Please write out the material below exactly as given.

##########

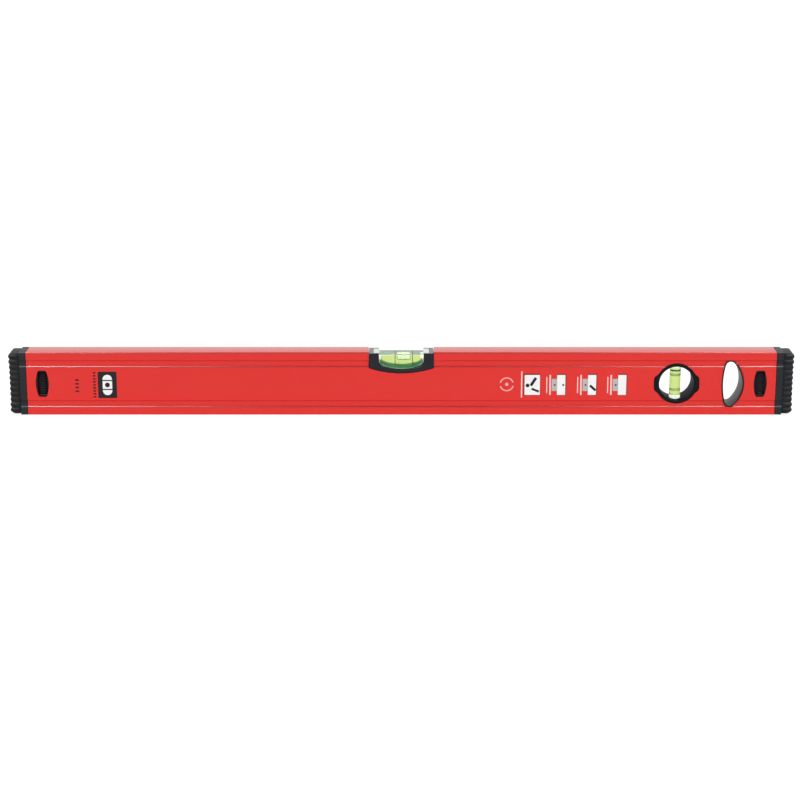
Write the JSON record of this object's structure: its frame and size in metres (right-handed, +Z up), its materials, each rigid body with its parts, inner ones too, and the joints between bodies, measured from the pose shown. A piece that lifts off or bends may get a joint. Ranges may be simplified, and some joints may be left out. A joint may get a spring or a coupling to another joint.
{
  "type": "spirit level",
  "caption": "Box-beam spirit level with a top-read centre vial, a round plumb vial window, a hang slot and removable rubber end caps held by press latches.",
  "frame": {"origin": "middle of the lower measuring face, at mid-length and mid-thickness", "axes": "+X along the beam towards the plumb vial and hang slot, +Y through the thickness from the front face to the rear face, +Z up from the lower to the upper measuring face"},
  "size_m": [0.61, 0.02, 0.05],
  "materials": {
    "beam_coat": "red powder coat, satin",
    "cradle_plastic": "polished moulded plastic, black",
    "holder_plastic": "moulded plastic, satin black",
    "liner_plastic": "moulded plastic, satin dark grey",
    "cap_plastic": "moulded plastic, fine grain, black",
    "latch_plastic": "ribbed moulded plastic, black",
    "bumper_rubber": "ribbed rubber, matte black",
    "spring_steel": "drawn spring wire",
    "vial_acrylic": "clear polished acrylic",
    "vial_liquid": "yellow-green vial liquid",
    "bubble_air": "clear air bubble",
    "ring_ink": "dark reading ring"
  },
  "bodies": {
    "level_body": {"beam": "beam_coat", "centre_vial_cradle": "cradle_plastic", "centre_vial_block": "vial_acrylic", "centre_vial_seal": "vial_acrylic", "centre_vial_ring_left": "ring_ink", "centre_vial_ring_right": "ring_ink", "centre_vial_liquid": "vial_liquid", "plumb_holder_front": "holder_plastic", "plumb_holder_rear": "holder_plastic", "plumb_vial_tube": "vial_acrylic", "plumb_vial_seal": "vial_acrylic", "plumb_vial_ring_lower": "ring_ink", "plumb_vial_ring_upper": "ring_ink", "plumb_vial_liquid": "vial_liquid", "hang_slot_liner_front": "liner_plastic", "hang_slot_liner_rear": "liner_plastic"},
    "centre_bubble": {"centre_vial_bubble": "bubble_air"},
    "plumb_bubble": {"plumb_vial_bubble": "bubble_air"},
    "left_cap": {"left_end_plug": "cap_plastic", "left_end_bumper": "bumper_rubber", "left_front_latch_spring": "spring_steel", "left_rear_latch_spring": "spring_steel"},
    "left_front_button": {"left_front_latch": "latch_plastic"},
    "left_rear_button": {"left_rear_latch": "latch_plastic"},
    "right_cap": {"right_end_plug": "cap_plastic", "right_end_bumper": "bumper_rubber", "right_front_latch_spring": "spring_steel", "right_rear_latch_spring": "spring_steel"},
    "right_front_button": {"right_front_latch": "latch_plastic"},
    "right_rear_button": {"right_rear_latch": "latch_plastic"}
  },
  "joints": [
    {"name": "centre_bubble_slide", "type": "slide", "parent": "level_body", "child": "centre_bubble", "axis": [1, 0, 0], "range_m": [-0.0078, 0.007], "stiffness_N_per_m": 2},
    {"name": "plumb_bubble_slide", "type": "slide", "parent": "level_body", "child": "plumb_bubble", "axis": [0, 0, 1], "range_m": [-0.0182, 0], "stiffness_N_per_m": 5, "springref_m": 0.002},
    {"name": "left_cap_slide", "type": "slide", "parent": "level_body", "child": "left_cap", "axis": [-1, 0, 0], "range_m": [0, 0.024]},
    {"name": "left_front_latch_press", "type": "slide", "parent": "left_cap", "child": "left_front_button", "axis": [0, 1, 0], "range_m": [0, 0.0018], "stiffness_N_per_m": 1200, "springref_m": -0.001, "deforming": ["left_front_latch_spring"]},
    {"name": "left_rear_latch_press", "type": "slide", "parent": "left_cap", "child": "left_rear_button", "axis": [0, -1, 0], "range_m": [0, 0.0018], "stiffness_N_per_m": 1200, "springref_m": -0.001, "deforming": ["left_rear_latch_spring"]},
    {"name": "right_cap_slide", "type": "slide", "parent": "level_body", "child": "right_cap", "axis": [1, 0, 0], "range_m": [0, 0.024]},
    {"name": "right_front_latch_press", "type": "slide", "parent": "right_cap", "child": "right_front_button", "axis": [0, 1, 0], "range_m": [0, 0.0018], "stiffness_N_per_m": 1200, "springref_m": -0.001, "deforming": ["right_front_latch_spring"]},
    {"name": "right_rear_latch_press", "type": "slide", "parent": "right_cap", "child": "right_rear_button", "axis": [0, -1, 0], "range_m": [0, 0.0018], "stiffness_N_per_m": 1200, "springref_m": -0.001, "deforming": ["right_rear_latch_spring"]}
  ]
}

##########

**Reply:**
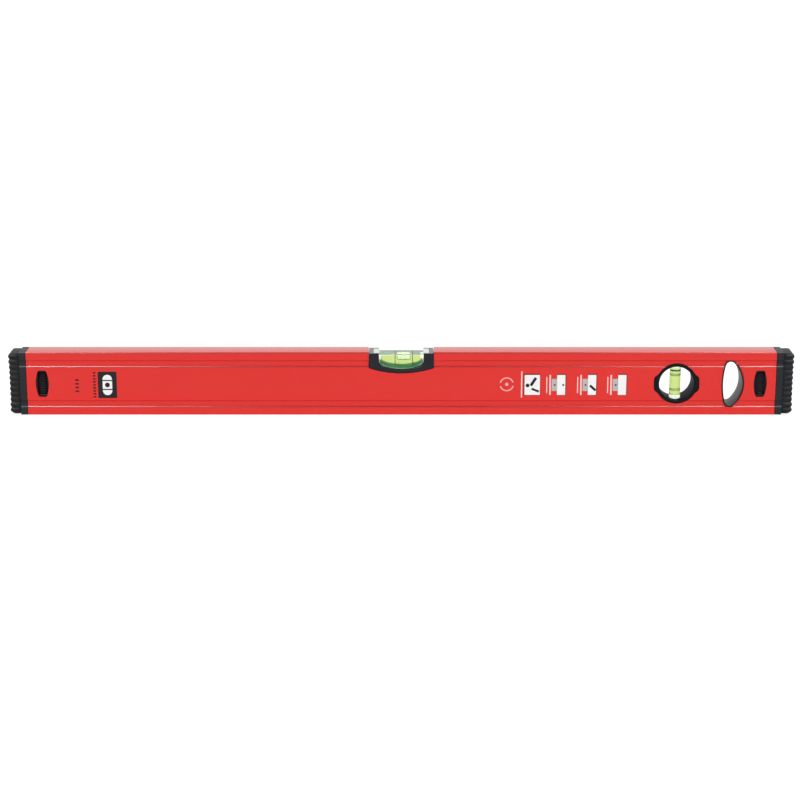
Write the JSON record of this object's structure: its frame and size in metres (right-handed, +Z up), its materials, each rigid body with its parts, inner ones too, and the joints between bodies, measured from the pose shown. A piece that lifts off or bends may get a joint. Ranges may be simplified, and some joints may be left out. A joint may get a spring or a coupling to another joint.
{
  "type": "spirit level",
  "caption": "Box-beam spirit level with a top-read centre vial, a round plumb vial window, a hang slot and removable rubber end caps held by press latches.",
  "frame": {"origin": "middle of the lower measuring face, at mid-length and mid-thickness", "axes": "+X along the beam towards the plumb vial and hang slot, +Y through the thickness from the front face to the rear face, +Z up from the lower to the upper measuring face"},
  "size_m": [0.61, 0.02, 0.05],
  "materials": {
    "beam_coat": "red powder coat, satin",
    "cradle_plastic": "polished moulded plastic, black",
    "holder_plastic": "moulded plastic, satin black",
    "liner_plastic": "moulded plastic, satin dark grey",
    "cap_plastic": "moulded plastic, fine grain, black",
    "latch_plastic": "ribbed moulded plastic, black",
    "bumper_rubber": "ribbed rubber, matte black",
    "spring_steel": "drawn spring wire",
    "vial_acrylic": "clear polished acrylic",
    "vial_liquid": "yellow-green vial liquid",
    "bubble_air": "clear air bubble",
    "ring_ink": "dark reading ring"
  },
  "bodies": {
    "level_body": {"beam": "beam_coat", "centre_vial_cradle": "cradle_plastic", "centre_vial_block": "vial_acrylic", "centre_vial_seal": "vial_acrylic", "centre_vial_ring_left": "ring_ink", "centre_vial_ring_right": "ring_ink", "centre_vial_liquid": "vial_liquid", "plumb_holder_front": "holder_plastic", "plumb_holder_rear": "holder_plastic", "plumb_vial_tube": "vial_acrylic", "plumb_vial_seal": "vial_acrylic", "plumb_vial_ring_lower": "ring_ink", "plumb_vial_ring_upper": "ring_ink", "plumb_vial_liquid": "vial_liquid", "hang_slot_liner_front": "liner_plastic", "hang_slot_liner_rear": "liner_plastic"},
    "centre_bubble": {"centre_vial_bubble": "bubble_air"},
    "plumb_bubble": {"plumb_vial_bubble": "bubble_air"},
    "left_cap": {"left_end_plug": "cap_plastic", "left_end_bumper": "bumper_rubber", "left_front_latch_spring": "spring_steel", "left_rear_latch_spring": "spring_steel"},
    "left_front_button": {"left_front_latch": "latch_plastic"},
    "left_rear_button": {"left_rear_latch": "latch_plastic"},
    "right_cap": {"right_end_plug": "cap_plastic", "right_end_bumper": "bumper_rubber", "right_front_latch_spring": "spring_steel", "right_rear_latch_spring": "spring_steel"},
    "right_front_button": {"right_front_latch": "latch_plastic"},
    "right_rear_button": {"right_rear_latch": "latch_plastic"}
  },
  "joints": [
    {"name": "centre_bubble_slide", "type": "slide", "parent": "level_body", "child": "centre_bubble", "axis": [1, 0, 0], "range_m": [-0.0078, 0.007], "stiffness_N_per_m": 2},
    {"name": "plumb_bubble_slide", "type": "slide", "parent": "level_body", "child": "plumb_bubble", "axis": [0, 0, 1], "range_m": [-0.0182, 0], "stiffness_N_per_m": 5, "springref_m": 0.002},
    {"name": "left_cap_slide", "type": "slide", "parent": "level_body", "child": "left_cap", "axis": [-1, 0, 0], "range_m": [0, 0.024]},
    {"name": "left_front_latch_press", "type": "slide", "parent": "left_cap", "child": "left_front_button", "axis": [0, 1, 0], "range_m": [0, 0.0018], "stiffness_N_per_m": 1200, "springref_m": -0.001, "deforming": ["left_front_latch_spring"]},
    {"name": "left_rear_latch_press", "type": "slide", "parent": "left_cap", "child": "left_rear_button", "axis": [0, -1, 0], "range_m": [0, 0.0018], "stiffness_N_per_m": 1200, "springref_m": -0.001, "deforming": ["left_rear_latch_spring"]},
    {"name": "right_cap_slide", "type": "slide", "parent": "level_body", "child": "right_cap", "axis": [1, 0, 0], "range_m": [0, 0.024]},
    {"name": "right_front_latch_press", "type": "slide", "parent": "right_cap", "child": "right_front_button", "axis": [0, 1, 0], "range_m": [0, 0.0018], "stiffness_N_per_m": 1200, "springref_m": -0.001, "deforming": ["right_front_latch_spring"]},
    {"name": "right_rear_latch_press", "type": "slide", "parent": "right_cap", "child": "right_rear_button", "axis": [0, -1, 0], "range_m": [0, 0.0018], "stiffness_N_per_m": 1200, "springref_m": -0.001, "deforming": ["right_rear_latch_spring"]}
  ]
}